Early in 1975 glass artist David Wright went to Marjorie Johnson who was Executive Officer of the Craft Association of Victoria, then operating from first floor rooms in North Melbourne, and suggested to her that the old meat market, also in North Melbourne, would make a great craft centre. The timing was perfect. The Craft Association was finding it very difficult in a building without a lift to transport all the equipment they used for their craft promotional events in public places, such as the Fitzroy Gardens. Marjorie was at the time lobbying the Victorian Ministry for the Arts for more suitable premises for the Craft Association.

A group comprising David Wright, Marjorie Johnson, Ian Sprague, Sue Walker, Colin Burroughs and John Mitchell thoroughly inspected the property and reported back to the Craft Association Executive that the market would indeed be as suitable as any building ever likely to come up for recycling.

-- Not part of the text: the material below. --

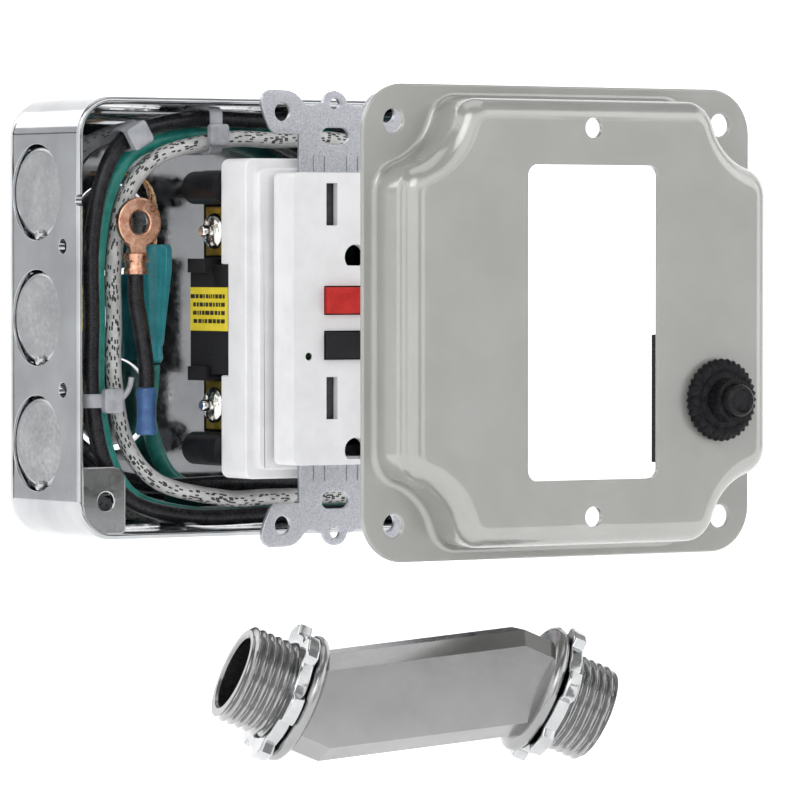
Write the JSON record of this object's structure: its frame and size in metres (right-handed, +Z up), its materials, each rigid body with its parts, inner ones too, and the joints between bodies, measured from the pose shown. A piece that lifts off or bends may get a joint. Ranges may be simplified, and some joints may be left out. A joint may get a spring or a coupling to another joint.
{
  "type": "manual transfer switch kit",
  "caption": "Manual transfer switch kit in exploded order: square steel box with wires, ground-fault receptacle, raised cover with a push-to-reset breaker, and an offset nipple.",
  "frame": {"origin": "centre of the box's outer back face, on the wall", "axes": "+Z up, +Y into the wall, the front faces -Y and +X is to the right seen from the front"},
  "size_m": [0.1302, 0.1791, 0.1465],
  "materials": {
    "galvanised_steel": "bright zinc plate",
    "knockout_steel": "bright zinc plate",
    "strap_zinc": "granular zinc plate",
    "green_screw": "dyed green",
    "black_insulation": "satin",
    "white_insulation": null,
    "green_insulation": "satin",
    "copper": "bare copper",
    "teal_plastic": "moulded",
    "blue_vinyl": "translucent sleeve",
    "tie_nylon": "matt",
    "white_thermoplastic": "satin",
    "black_thermoplastic": "satin",
    "red_plastic": "satin",
    "brass_plate": "stamped",
    "nickel_screw": "polished",
    "board_green": "solder resist",
    "winding": "enamelled wire",
    "dark_steel": "turned",
    "label_yellow": null,
    "lamp_green": "clear lens",
    "cover_paint": "glossy warm grey",
    "breaker_plastic": "satin",
    "zinc_cast": "polished die casting",
    "locknut_steel": "bright zinc plate"
  },
  "bodies": {
    "box": {"box_shell": "galvanised_steel", "side_knockouts": "knockout_steel", "back_knockouts": "knockout_steel", "box_ground_screw": "green_screw", "black_wire_a": "black_insulation", "black_wire_b": "black_insulation", "white_wire_a": "white_insulation", "white_wire_b": "white_insulation", "green_wire": "green_insulation", "lug_wire": "black_insulation", "link_wire": "green_insulation", "bare_copper_wire": "copper", "ring_lug": "copper", "butt_splice": "blue_vinyl", "twist_connector": "teal_plastic", "cable_ties": "tie_nylon"},
    "receptacle": {"mounting_strap": "strap_zinc", "face_plate": "white_thermoplastic", "middle_housing": "white_thermoplastic", "rear_housing": "black_thermoplastic", "housing_screws": "dark_steel", "line_plates": "brass_plate", "neutral_plates": "nickel_screw", "strap_ground_screw": "green_screw", "line_contacts": "brass_plate", "neutral_contacts": "brass_plate", "ground_contacts": "brass_plate", "circuit_board": "board_green", "sensor_coil": "winding", "trip_solenoid": "winding", "solenoid_plunger": "dark_steel", "indicator_light": "lamp_green", "rating_label": "label_yellow"},
    "cover": {"cover_plate": "cover_paint", "breaker_body": "breaker_plastic", "breaker_terminals": "brass_plate"},
    "nipple": {"offset_nipple": "zinc_cast"},
    "reset_button": {"reset_button": "red_plastic"},
    "test_button": {"test_button": "black_thermoplastic"},
    "upper_shutter": {"upper_shutter": "white_thermoplastic"},
    "lower_shutter": {"lower_shutter": "white_thermoplastic"},
    "upper_line_screw": {"upper_line_screw": "nickel_screw"},
    "lower_line_screw": {"lower_line_screw": "nickel_screw"},
    "upper_neutral_screw": {"upper_neutral_screw": "nickel_screw"},
    "lower_neutral_screw": {"lower_neutral_screw": "nickel_screw"},
    "breaker_nut": {"breaker_nut": "breaker_plastic"},
    "breaker_button": {"breaker_button": "breaker_plastic"},
    "left_locknut": {"left_locknut": "locknut_steel"},
    "right_locknut": {"right_locknut": "locknut_steel"}
  },
  "joints": [
    {"name": "receptacle_slide", "type": "slide", "parent": "box", "child": "receptacle", "axis": [0, 1, 0], "range_m": [0, 0.028]},
    {"name": "cover_slide", "type": "slide", "parent": "receptacle", "child": "cover", "axis": [0, 1, 0], "range_m": [0, 0.088]},
    {"name": "nipple_slide", "type": "slide", "parent": "box", "child": "nipple", "axis": [0, 1, 0], "range_m": [0, 0.05]},
    {"name": "reset_button_press", "type": "slide", "parent": "receptacle", "child": "reset_button", "axis": [0, 1, 0], "range_m": [0, 0.0015], "stiffness_N_per_m": 400},
    {"name": "test_button_press", "type": "slide", "parent": "receptacle", "child": "test_button", "axis": [0, 1, 0], "range_m": [0, 0.0011], "stiffness_N_per_m": 400},
    {"name": "upper_shutter_slide", "type": "slide", "parent": "receptacle", "child": "upper_shutter", "axis": [1, 0, 0], "range_m": [0, 0.003], "stiffness_N_per_m": 60},
    {"name": "lower_shutter_slide", "type": "slide", "parent": "receptacle", "child": "lower_shutter", "axis": [1, 0, 0], "range_m": [0, 0.003], "stiffness_N_per_m": 60},
    {"name": "upper_line_screw_turn", "type": "hinge", "parent": "receptacle", "child": "upper_line_screw", "pos_m": [-0.0194, -0.0479, 0.02], "axis": [-1, 0, 0], "continuous": true},
    {"name": "lower_line_screw_turn", "type": "hinge", "parent": "receptacle", "child": "lower_line_screw", "pos_m": [-0.0194, -0.0479, -0.02], "axis": [-1, 0, 0], "continuous": true},
    {"name": "upper_neutral_screw_turn", "type": "hinge", "parent": "receptacle", "child": "upper_neutral_screw", "pos_m": [0.0194, -0.0479, 0.02], "axis": [1, 0, 0], "continuous": true},
    {"name": "lower_neutral_screw_turn", "type": "hinge", "parent": "receptacle", "child": "lower_neutral_screw", "pos_m": [0.0194, -0.0479, -0.02], "axis": [1, 0, 0], "continuous": true},
    {"name": "breaker_nut_turn", "type": "hinge", "parent": "cover", "child": "breaker_nut", "pos_m": [0.033, -0.17135, -0.017], "axis": [0, 1, 0], "continuous": true},
    {"name": "breaker_button_press", "type": "slide", "parent": "cover", "child": "breaker_button", "axis": [0, 1, 0], "range_m": [0, 0.002], "stiffness_N_per_m": 500},
    {"name": "left_locknut_turn", "type": "hinge", "parent": "nipple", "child": "left_locknut", "pos_m": [-0.06398, -0.14591, -0.0782], "axis": [-0.8722, 0.2834, 0.3987], "continuous": true},
    {"name": "right_locknut_turn", "type": "hinge", "parent": "nipple", "child": "right_locknut", "pos_m": [-0.00802, -0.16409, -0.0798], "axis": [0.8722, -0.2834, -0.3987], "continuous": true}
  ]
}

The Craft Association authorised Marjorie to put a submission to Dr. Eric Westbrook, then Director of the Victorian Ministry for the Arts, for the purchase of the market as the centre of the crafts in Victoria. Early talks with the Ministry suggested little possibility of success and there was also fear that a case before the Historical Buildings Preservation Council by the Metropolitan Meat Market Company for deregistration might be successful and the market would be lost. Very fortunately, the hearing of this case and the counter claim by the Victorian Ministry for the Arts through its officer Essie Wicks, found in favour of keeping the market on the H.B.P.C. register. When continuing representation for purchase to the Ministry throughout 1975 and into 1976 appeared to be making no progress, invitations were issued to a broadly representative group to meet to plan a campaign of action. This group first met on 26 May 1976. Some of its most committed members, David Wright, Wally Curran, Marjorie Johnson, Gordon Jackson, Ian Sprague and Nola Hjorth, met again, under the Chairmanship of David Wright, to consider possible courses of action open to it. However shortly thereafter the then Premier, Minister of the Arts and Treasurer, The Hon. Rupert Hamer, agreed that the Ministry for the Arts would fund an architectural feasibility study on the proposal to convert the market into a Craft Centre for Victoria. Architects engaged to undertake the study were Genser Shepherd and Associates of Punt Road, Richmond, with whom Marjorie Johnson worked over the next few months in the development of the feasibility study. The historical architectural data in this brief history is all taken from the Genser Shepherd study.

Government purchase 
Soon after the receipt of the completed study, The Hon. Rupert Hamer, agreed that his Government would purchase Meat Market. In January 1977 the purchase was finalised at a cost of $890,000 and Meat Market on its various titles became Crown allotment No.21 section 11 at North Melbourne. Throughout 1977 and most of 1978, an interim committee and later a planning committee established by the Victorian Ministry for the Arts, met monthly to monitor basic building repairs, review tenancies, invite public response, investigate funding, examine alternative management structures, develop a philosophy for the Centre, assess applications for space and make recommendations to the Ministry for the Arts in relation to all of these matters. These final recommendations were submitted in September 1978 and in May 1979. The Hon. R.J. Hamer appointed Marjorie Johnson, who had just completed a two-year term as Festival Manager of Arts Victoria: Crafts, as Interim Manager with a brief to get Meat Market open as a Craft Centre. Approval had been given the previous year for three events of the Festival: "Australian Crafts '78", and a Glass Exhibition and Workshop, to be held in the market. For six months the Interim Manager and the resident caretaker were the only two occupants of the buildings with the former engaged in planning to open some time after the State Budget was brought down in September, providing that budget allowed for an allocation to the proposed Craft Centre. Following a one-off event, a Trade Fair organised by the Victorian Ceramic Group, held on 22–23 September 1979, the Craft Centre finally opened on a permanent basis on 8 November 1979. The Victorian State Craft Collection was on display in the front of the market hall and an exhibition of work by Melbourne State College Crafts students was at the rear.
 
At this time also the first Board of Management was approved by the Minister for the Arts, then The Hon. Norman Lacy, and appointed under the Crown Land (Reserves) Act 1978 as a Committee of Management charged with the responsibility of administering the Crown Reserve as a Craft Centre.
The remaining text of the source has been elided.